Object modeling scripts

====

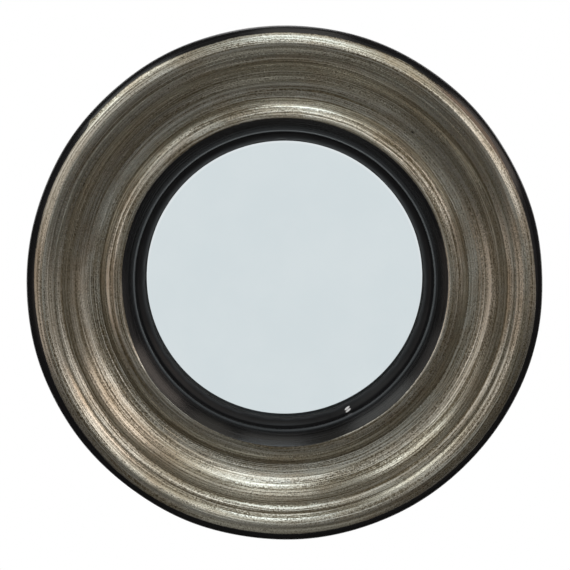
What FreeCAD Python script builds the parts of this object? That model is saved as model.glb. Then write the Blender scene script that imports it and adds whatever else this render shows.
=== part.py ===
import FreeCAD, Part
import os
import re

import Sketcher

# Convex butlers mirror, millimetres. Every piece is drawn as it lies on the bench, face up: its own X runs across
# the mirror, its own Y up the hung mirror and its own Z out of the wall, from the frame's back face to the viewer.
# UPRIGHT then stands it on edge as it hangs: the mirror looks along -Y, +Z is up, and the origin is the point of
# the wall behind the mirror's centre.

SIZES = {
    # the face of the frame, from the mirror outwards: widths across the mirror
    "sight_radius": 108.0,
    "slip_face_width": 5.6,
    "slip_gap": 1.2,
    "lip_bevel_width": 2.3,
    "black_roll_width": 10.9,
    "reed_width": 5.4,
    "shoulder_width": 9.4,
    "fillet_width": 4.6,
    "cove_width": 24.8,
    "bead_width": 5.5,
    "roll_inner_width": 7.7,
    "roll_outer_width": 14.6,
    "side_taper": 6.0,
    # the same face: how far each member rises or drops
    "rebate_depth": 7.0,
    "lip_thickness": 5.0,
    "lip_bevel_rise": 3.5,
    "black_roll_rise": 12.5,
    "reed_drop": 1.6,
    "shoulder_drop": 4.4,
    "fillet_drop": 1.0,
    "cove_rise": 20.0,
    "bead_drop": 0.5,
    "roll_rise": 7.5,
    # how far each curved member stands off the straight line between its ends
    "black_roll_crown": 2.6,
    "reed_crown": 0.9,
    "shoulder_crown": 1.2,
    "fillet_hollow": 0.45,
    "cove_hollow": 6.4,
    "bead_crown": 2.0,
    "roll_inner_crown": 2.6,
    "side_crown": 1.2,
    # slip, glass and what holds it
    "slip_flange": 4.2,
    "slip_nose": 3.0,
    "slip_nose_land": 0.8,
    "slip_face_drop": 7.5,
    "slip_face_crown": 0.7,
    "slip_edge_thickness": 1.2,
    "slip_wall_depth": 13.0,
    "slip_rebate_clearance": 0.3,
    "glass_cover": 6.3,
    "glass_edge_clearance": 1.0,
    "glass_curve_radius": 420.0,
    "glass_thickness": 3.0,
    "gasket_thickness": 0.8,
    "gasket_clearance": 0.1,
    "packing_width": 10.0,
    # back ring and board
    "ring_thickness": 12.0,
    "ring_setback": 3.0,
    "ring_edge_chamfer": 2.0,
    "board_thickness": 3.0,
    "board_margin": 28.5,
    "board_cover": 7.5,
    "board_clearance": 0.5,
    "ring_screw_count": 8,
    "ring_screw_offset": 13.0,
    "ring_screw_radius": 2.0,
    "ring_screw_head_radius": 4.0,
    "ring_screw_length": 25.0,
    "ring_screw_recess": 0.25,
    "screw_clearance": 0.05,
    "screw_tip_gap": 1.0,
    # turn buttons
    "button_count": 6,
    "pivot_setback": 9.0,
    "button_cover": 10.5,
    "button_width": 10.0,
    "button_thickness": 1.2,
    "button_play": 0.3,
    "button_screw_radius": 1.75,
    "button_screw_head_radius": 3.5,
    "button_screw_head_height": 2.2,
    "button_screw_depth": 9.0,
    "pivot_running_gap": 0.1,
    # hanger
    "eye_inset": 13.0,
    "strap_width": 14.0,
    "strap_thickness": 1.2,
    "strap_length": 29.0,
    "strap_corner_radius": 3.0,
    "hanger_screw_first": 8.0,
    "hanger_screw_pitch": 13.0,
    "hanger_screw_radius": 1.6,
    "hanger_screw_head_radius": 2.9,
    "hanger_screw_head_height": 2.0,
    "hanger_screw_depth": 18.0,
    "ring_wire_radius": 1.5,
    "ring_side_gap": 0.5,
    "ring_corner_radius": 3.0,
    "ring_joint_gap": 0.4,
    # bumpers
    "bumper_count": 4,
    "bumper_offset": 21.0,
    "bumper_radius": 6.0,
    "bumper_height": 6.0,
    "bumper_shoulder": 3.2,
    "bumper_tip_radius": 3.6,
    "bumper_crown": 0.9,
}

# Stations across the face, as distances from the mirror's axis.
SLIP_NOSE = "sight_radius + slip_face_width"
LIP = SLIP_NOSE + " + slip_gap"
ARRIS = LIP + " + lip_bevel_width"
CREST = ARRIS + " + black_roll_width"
REED_FOOT = CREST + " + reed_width"
SHOULDER_FOOT = REED_FOOT + " + shoulder_width"
VALLEY = SHOULDER_FOOT + " + fillet_width"
COVE_TOP = VALLEY + " + cove_width"
QUIRK = COVE_TOP + " + bead_width"
ROLL_TOP = QUIRK + " + roll_inner_width"
RIM = ROLL_TOP + " + roll_outer_width"
SIDE_FOOT = RIM + " - side_taper"

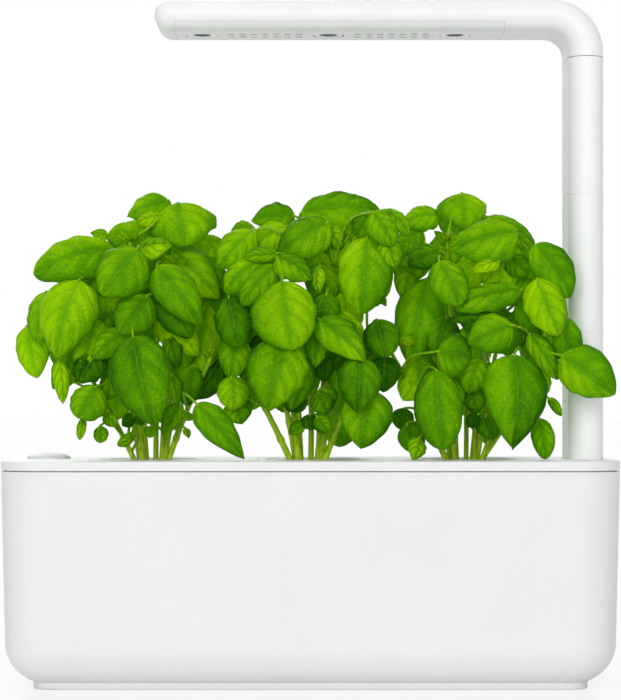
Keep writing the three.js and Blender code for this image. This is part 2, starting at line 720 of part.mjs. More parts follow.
function makePodCover(x) {
  const topZ = LID_TOP_Z - POD_COVER_DROP;
  const footZ = topZ - POD_COVER_THICKNESS;
  const width = podWidthAt(footZ) - 2 * (POD_WALL + FIT_GAP);
  return squareBlock(x, footZ, topZ, width, width, POD_CORNER_RADIUS - POD_WALL - FIT_GAP)
    .subtract(disc(x, 0, footZ - CUT_OVERRUN, topZ + CUT_OVERRUN, STEM_HOLE / 2));
}

// Basil. A leaf row is [base x, base z, tip x, tip z, width, depth, lean, turn]: lengths in
// shares of LEAF_LENGTH, depth measured towards the front, lean is how much nearer to the
// front the tip is than the base, and turn is the face's turn about the midrib in degrees.
const STALK_TOP_SHARES = [
  [-0.8, 1.15, 0.35], [-0.5, 1.85, 0.15], [-0.2, 2.2, 0.45], [0.05, 2.25, -0.1],
  [0.25, 1.95, 0.4], [0.45, 1.75, 0.1], [0.62, 1.05, 0.4], [-0.3, 1.6, -0.5], [0.3, 1.5, -0.5],
];
const FIRST_PLANT_SHARES = [
  [0.17, 2.6, -0.25, 2.51, 0.34, 0.1, 0.1, 30],
  [0.27, 2.58, 0.36, 2.16, 0.64, 0.35, 0.25, 0],
  [0.1, 2.26, -0.46, 2.28, 0.42, 0.2, 0.05, 30],
  [-0.36, 2.12, -1.15, 1.88, 0.5, 0.45, 0.1, 25],
  [-0.1, 2.1, -0.44, 1.64, 0.52, 0.9, 0.15, 5],
  [0.23, 2.12, 0.7, 1.63, 0.44, 0.25, 0.1, -10],
  [0.09, 1.93, 0.54, 1.33, 0.42, 0.85, 0.1, -5],
  [-0.7, 1.8, -0.91, 1.02, 0.58, 0.7, 0.15, 5],
  [-1.06, 1.7, -1.16, 1.19, 0.32, 0.3, 0.1, 15],
  [-1.26, 1.36, -1.17, 0.83, 0.32, 0.1, 0.1, 10],
  [-0.55, 1.42, -0.68, 0.82, 0.44, 0.4, 0.1, 10],
  [0, 1.64, -0.26, 1.26, 0.42, 0.85, 0.15, 0],
  [0.04, 1.66, 0.44, 1.24, 0.33, 0.7, 0.1, -20],
  [-0.13, 1.23, 0.09, 0.35, 0.53, 1.1, 0.1, 0],
  [-0.5, 1.1, -0.72, 0.79, 0.36, 0.5, 0.1, 20],
  [-0.52, 0.74, -0.7, 0.42, 0.35, 0.65, 0.1, 5],
  [-0.22, 1.28, -0.56, 1.02, 0.3, 0.6, 0.05, 15],
  [0.69, 1.58, 0.53, 0.83, 0.46, 0.2, 0.1, -5],
  [0.83, 1.04, 0.54, 0.62, 0.36, 0.15, 0.05, -15],
  [0.5, 0.56, 0.97, 0.02, 0.3, 0.95, 0.15, -10],
];
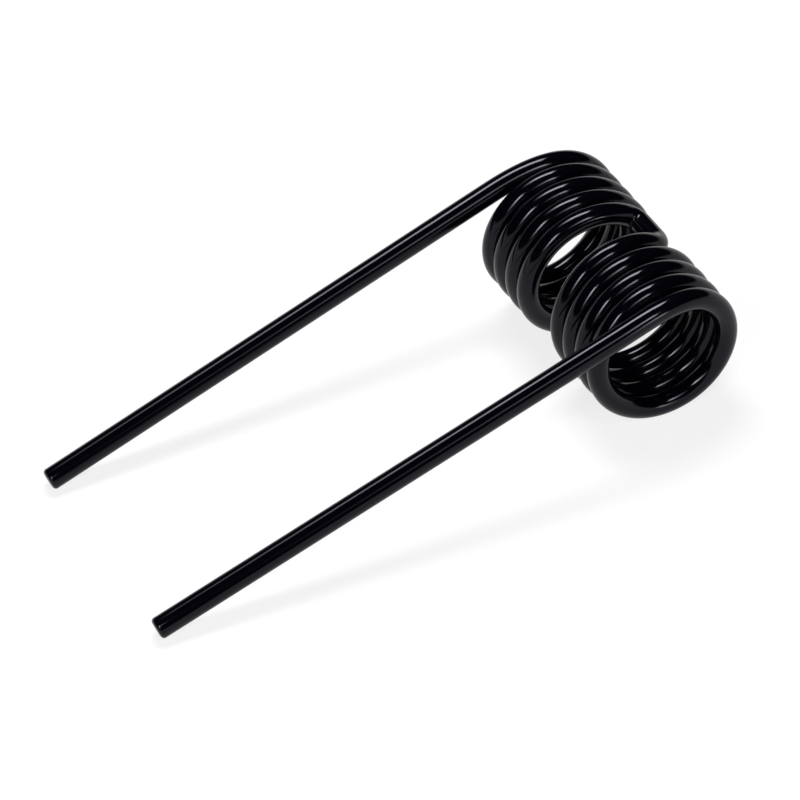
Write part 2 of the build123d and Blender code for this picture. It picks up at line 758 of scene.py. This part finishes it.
def add_world():
    """Dim room with a pale band at the horizon, where a low camera looks past the floor."""
    world = bpy.data.worlds.new("studio")
    bpy.context.scene.world = world
    world.use_nodes = True
    tree = world.node_tree
    tree.nodes.clear()
    output = tree.nodes.new("ShaderNodeOutputWorld")
    glow = tree.nodes.new("ShaderNodeBackground")
    tree.links.new(glow.outputs["Background"], output.inputs["Surface"])
    way = tree.nodes.new("ShaderNodeTexCoord").outputs["Generated"]
    parts = tree.nodes.new("ShaderNodeSeparateXYZ")
    tree.links.new(way, parts.inputs["Vector"])
    climb = parts.outputs["Z"]
    level = ramp(tree, climb, HORIZON_TOP, ROOM_BOTTOM, 1, ROOM_GLOW, "SMOOTHSTEP")
    tree.links.new(level, glow.inputs["Strength"])


def add_camera(look):
    """Camera at its place, turned to its aim and rolled about its line of sight."""
    data = bpy.data.cameras.new("camera")
    data.lens = look.camera_lens
    camera = bpy.data.objects.new("camera", data)
    place, aim = Vector(look.camera_place), Vector(look.camera_aim)
    camera.location = place
    camera.rotation_mode = "QUATERNION"
    level = (aim - place).to_track_quat("-Z", "Y")
    camera.rotation_quaternion = level @ Quaternion((0, 0, 1), look.camera_roll)
    bpy.context.scene.collection.objects.link(camera)
    bpy.context.scene.camera = camera


# ---------------------------------------------------------------- operators


class SPRING_OT_wire(bpy.types.Operator):
    """Add the enamelled wire, which stands for the CAD wire"""

    bl_idname = "spring.wire"
    bl_label = "Enamelled wire"

    def execute(self, context):
        scene = context.scene
        wire = bpy.data.objects.new(
            "enamelled_wire", wire_mesh("enamelled_wire", scene.spring_sizes)
        )
        wire.data.materials.append(enamel_material(scene.spring_enamel))
        scene.collection.objects.link(wire)
        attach(wire, "root")
        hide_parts(CAD_NODE)
        return {"FINISHED"}


class SPRING_OT_stage(bpy.types.Operator):
    """Add the floor, the lamps, the room and the camera"""

    bl_idname = "spring.stage"
    bl_label = "Stage"

    def execute(self, context):
        look = context.scene.spring_stage
        floor = bpy.data.objects.new("floor", floor_mesh(look.floor_radius))
        floor.location.z = -FLOOR_DROP
        floor.data.materials.append(floor_material(look))
        context.scene.collection.objects.link(floor)
        for name, strip in STRIPS.items():
            add_lamp(name, strip)
        add_world()
        add_camera(look)
        context.scene.view_settings.view_transform = "Standard"
        return {"FINISHED"}


class SPRING_PT_panel(bpy.types.Panel):
    """Buttons and sizes in the sidebar"""

    bl_idname = "SPRING_PT_panel"
    bl_label = "Double Torsion Spring"
    bl_space_type = "VIEW_3D"
    bl_region_type = "UI"
    bl_category = "Spring"

    def draw(self, context):
        layout = self.layout
        scene = context.scene
        for group in (scene.spring_sizes, scene.spring_enamel, scene.spring_stage):
            column = layout.column(align=True)
            for name in group.__annotations__:
                column.prop(group, name)
        layout.operator(SPRING_OT_wire.bl_idname)
        layout.operator(SPRING_OT_stage.bl_idname)


CLASSES = (
    SpringWireSizes,
    SpringEnamelLook,
    SpringStageLook,
    SPRING_OT_wire,
    SPRING_OT_stage,
    SPRING_PT_panel,
)


def register():
    for item in CLASSES:
        bpy.utils.register_class(item)
    bpy.types.Scene.spring_sizes = PointerProperty(type=SpringWireSizes)
    bpy.types.Scene.spring_enamel = PointerProperty(type=SpringEnamelLook)
    bpy.types.Scene.spring_stage = PointerProperty(type=SpringStageLook)


def unregister():
    del bpy.types.Scene.spring_stage
    del bpy.types.Scene.spring_enamel
    del bpy.types.Scene.spring_sizes
    for item in reversed(CLASSES):
        bpy.utils.unregister_class(item)


def main():
    register()
    bpy.ops.spring.wire()
    bpy.ops.spring.stage()


if __name__ == "__main__":
    main()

====

Which lines in the data above contain "FreeCAD"? Show each one.

# [Result of the exercise]
What FreeCAD Python script builds the parts of this object? That model is saved as model.glb. Then write the Blender scene script that imports it and adds whatever else this render shows.
import FreeCAD, Part